E pensiamo anche alla Cina e alla sua immensa forza che oggi in molti temono. Quanta differenza di potenza tra storie e paesi che sino a pochi anni fa apparivano terribilmente simili nella loro ideologia omologante e che oggi sono profondamente diversi nella loro velocità di sviluppo.

Molto, troppo diverse sono le loro aspettative e le loro esigenze. E vi è necessità di molta assistenza tecnica e straordinaria capacity building per permettere loro di utilizzare gli strumenti (e le opportunità) comuni. Anche per questo l’Europa non deve mollare.

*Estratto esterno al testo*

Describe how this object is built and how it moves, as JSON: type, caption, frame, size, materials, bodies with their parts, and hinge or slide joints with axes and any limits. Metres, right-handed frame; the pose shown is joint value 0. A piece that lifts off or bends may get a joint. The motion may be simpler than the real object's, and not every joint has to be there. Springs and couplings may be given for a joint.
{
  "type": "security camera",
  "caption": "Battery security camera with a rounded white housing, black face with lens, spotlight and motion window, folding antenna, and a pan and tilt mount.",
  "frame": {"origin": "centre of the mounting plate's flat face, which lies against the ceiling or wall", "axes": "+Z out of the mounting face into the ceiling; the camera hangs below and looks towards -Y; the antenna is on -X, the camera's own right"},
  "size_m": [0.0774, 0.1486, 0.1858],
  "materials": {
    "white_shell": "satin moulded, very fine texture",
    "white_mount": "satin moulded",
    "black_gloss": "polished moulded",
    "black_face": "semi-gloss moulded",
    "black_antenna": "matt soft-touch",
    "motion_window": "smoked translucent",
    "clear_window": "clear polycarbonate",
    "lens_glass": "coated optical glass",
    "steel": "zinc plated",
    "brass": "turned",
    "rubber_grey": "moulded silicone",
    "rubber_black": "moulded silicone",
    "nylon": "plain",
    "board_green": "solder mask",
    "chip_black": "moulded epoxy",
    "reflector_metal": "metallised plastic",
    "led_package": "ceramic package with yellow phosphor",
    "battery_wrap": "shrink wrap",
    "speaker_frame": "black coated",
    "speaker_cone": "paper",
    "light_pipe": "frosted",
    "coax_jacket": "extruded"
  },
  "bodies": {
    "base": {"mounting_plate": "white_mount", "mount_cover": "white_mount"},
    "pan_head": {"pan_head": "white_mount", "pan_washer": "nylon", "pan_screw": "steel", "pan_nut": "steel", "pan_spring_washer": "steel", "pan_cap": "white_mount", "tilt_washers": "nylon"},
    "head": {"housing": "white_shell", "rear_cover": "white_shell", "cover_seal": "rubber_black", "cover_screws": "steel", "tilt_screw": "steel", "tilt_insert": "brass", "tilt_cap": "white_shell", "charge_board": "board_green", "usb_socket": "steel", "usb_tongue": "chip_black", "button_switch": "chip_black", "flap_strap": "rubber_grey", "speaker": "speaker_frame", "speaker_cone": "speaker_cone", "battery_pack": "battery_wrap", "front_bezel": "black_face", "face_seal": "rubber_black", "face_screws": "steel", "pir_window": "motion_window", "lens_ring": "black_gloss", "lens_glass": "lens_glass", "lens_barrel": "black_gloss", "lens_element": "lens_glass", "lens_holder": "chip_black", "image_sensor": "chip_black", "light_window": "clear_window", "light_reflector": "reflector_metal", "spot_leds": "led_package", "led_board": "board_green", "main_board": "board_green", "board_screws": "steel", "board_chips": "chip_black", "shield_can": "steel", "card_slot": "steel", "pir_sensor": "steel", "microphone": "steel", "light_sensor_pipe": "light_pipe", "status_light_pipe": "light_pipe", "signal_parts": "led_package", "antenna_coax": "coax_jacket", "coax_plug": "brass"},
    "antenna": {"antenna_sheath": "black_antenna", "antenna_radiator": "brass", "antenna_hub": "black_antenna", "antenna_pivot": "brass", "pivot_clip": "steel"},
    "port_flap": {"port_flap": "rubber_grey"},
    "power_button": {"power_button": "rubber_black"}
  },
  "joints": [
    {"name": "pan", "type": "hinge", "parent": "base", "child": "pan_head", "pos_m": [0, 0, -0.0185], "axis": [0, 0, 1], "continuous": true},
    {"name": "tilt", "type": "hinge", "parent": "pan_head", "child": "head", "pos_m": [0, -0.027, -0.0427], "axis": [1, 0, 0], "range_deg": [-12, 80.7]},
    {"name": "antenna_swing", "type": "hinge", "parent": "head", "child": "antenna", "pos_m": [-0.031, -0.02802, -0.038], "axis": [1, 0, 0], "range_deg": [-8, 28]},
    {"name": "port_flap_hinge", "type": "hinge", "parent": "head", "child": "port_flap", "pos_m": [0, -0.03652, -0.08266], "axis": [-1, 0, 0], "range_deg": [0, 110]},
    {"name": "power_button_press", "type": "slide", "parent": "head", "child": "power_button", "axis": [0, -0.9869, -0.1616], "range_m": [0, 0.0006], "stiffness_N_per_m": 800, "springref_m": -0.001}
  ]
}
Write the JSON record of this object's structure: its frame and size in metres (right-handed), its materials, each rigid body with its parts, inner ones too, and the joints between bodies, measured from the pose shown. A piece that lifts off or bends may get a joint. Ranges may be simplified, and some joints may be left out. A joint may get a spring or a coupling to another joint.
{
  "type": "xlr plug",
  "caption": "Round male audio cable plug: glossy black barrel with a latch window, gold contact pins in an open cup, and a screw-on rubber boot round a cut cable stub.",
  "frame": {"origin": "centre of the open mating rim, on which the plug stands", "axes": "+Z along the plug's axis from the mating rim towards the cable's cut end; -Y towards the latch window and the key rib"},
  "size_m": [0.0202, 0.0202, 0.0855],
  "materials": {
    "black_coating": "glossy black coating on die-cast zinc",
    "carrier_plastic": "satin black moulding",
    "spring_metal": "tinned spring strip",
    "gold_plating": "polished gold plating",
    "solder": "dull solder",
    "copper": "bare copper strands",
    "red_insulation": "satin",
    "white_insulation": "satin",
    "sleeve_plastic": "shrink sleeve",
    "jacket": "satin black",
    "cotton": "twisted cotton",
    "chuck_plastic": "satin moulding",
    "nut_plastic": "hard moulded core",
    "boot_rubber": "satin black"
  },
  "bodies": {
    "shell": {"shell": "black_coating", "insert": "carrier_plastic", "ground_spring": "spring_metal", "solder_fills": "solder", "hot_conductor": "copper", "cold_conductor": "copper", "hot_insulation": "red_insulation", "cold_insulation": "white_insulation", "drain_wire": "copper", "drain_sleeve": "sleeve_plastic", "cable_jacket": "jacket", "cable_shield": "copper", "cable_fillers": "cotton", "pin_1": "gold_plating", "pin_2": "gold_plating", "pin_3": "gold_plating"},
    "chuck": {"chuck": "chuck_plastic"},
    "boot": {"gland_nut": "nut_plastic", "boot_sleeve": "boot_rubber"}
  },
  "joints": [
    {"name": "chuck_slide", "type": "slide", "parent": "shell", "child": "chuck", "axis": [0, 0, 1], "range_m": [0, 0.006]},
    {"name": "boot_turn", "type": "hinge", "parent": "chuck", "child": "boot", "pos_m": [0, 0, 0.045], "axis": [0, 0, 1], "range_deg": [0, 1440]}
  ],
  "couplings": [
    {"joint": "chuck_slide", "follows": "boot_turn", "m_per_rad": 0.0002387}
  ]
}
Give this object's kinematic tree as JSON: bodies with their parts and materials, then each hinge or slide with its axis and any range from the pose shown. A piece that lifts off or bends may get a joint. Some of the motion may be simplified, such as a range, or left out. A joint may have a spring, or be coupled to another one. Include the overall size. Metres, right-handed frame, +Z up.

Dobbiamo, da subito a Ginevra, agire nell’ambito del round e negli organismi del Wto, per continuare il dialogo e il negoziato riconoscendo la funzione delle nuove leadership emerse a Cancun, e nel contempo vigilare affinché l’accordo sui farmaci salvavita che si è ottenuto proprio in vista della V Ministeriale (e quindi grazie ad essa) consenta davvero ai Pvs di meglio fronteggiare le epidemie che minacciano la vita e la salute di decine di milioni di persone. Dobbiamo proseguire sulla strada intrapresa con la riforma della Pac e rispondere insieme – e velocemente – alle richieste sul cotone, con un atto simile, nella forza morale, a quello che abbiamo fatto con Everything but arms.

L’Europa non può rinunciare al multilateralismo né può ripiegare sul bilaterale, senza snaturare se stessa e la propria natura. Certo, nel riconoscere gli altri negoziatori e le loro esigenze dovremo anche praticare una più incisiva politica con le nuove aree geo-economiche, nei confronti del Balcani e del Mediterraneo ma anche dell’America Latina, pensando a definire un accordo di largo respiro con il Mercosur che ci chiede sponda commerciale e politica. La nostra prospettiva deve però restare globale, cioè multilaterale.

Il filo del multilateralismo è come un arcobaleno, denso di colori, diversi l’uno l’altro. Il filo del bilateralismo è a due soli colori: in bianco e nero. E vi prevale sempre e solo il più forte. Non è la nostra storia. Non è la nostra Europa.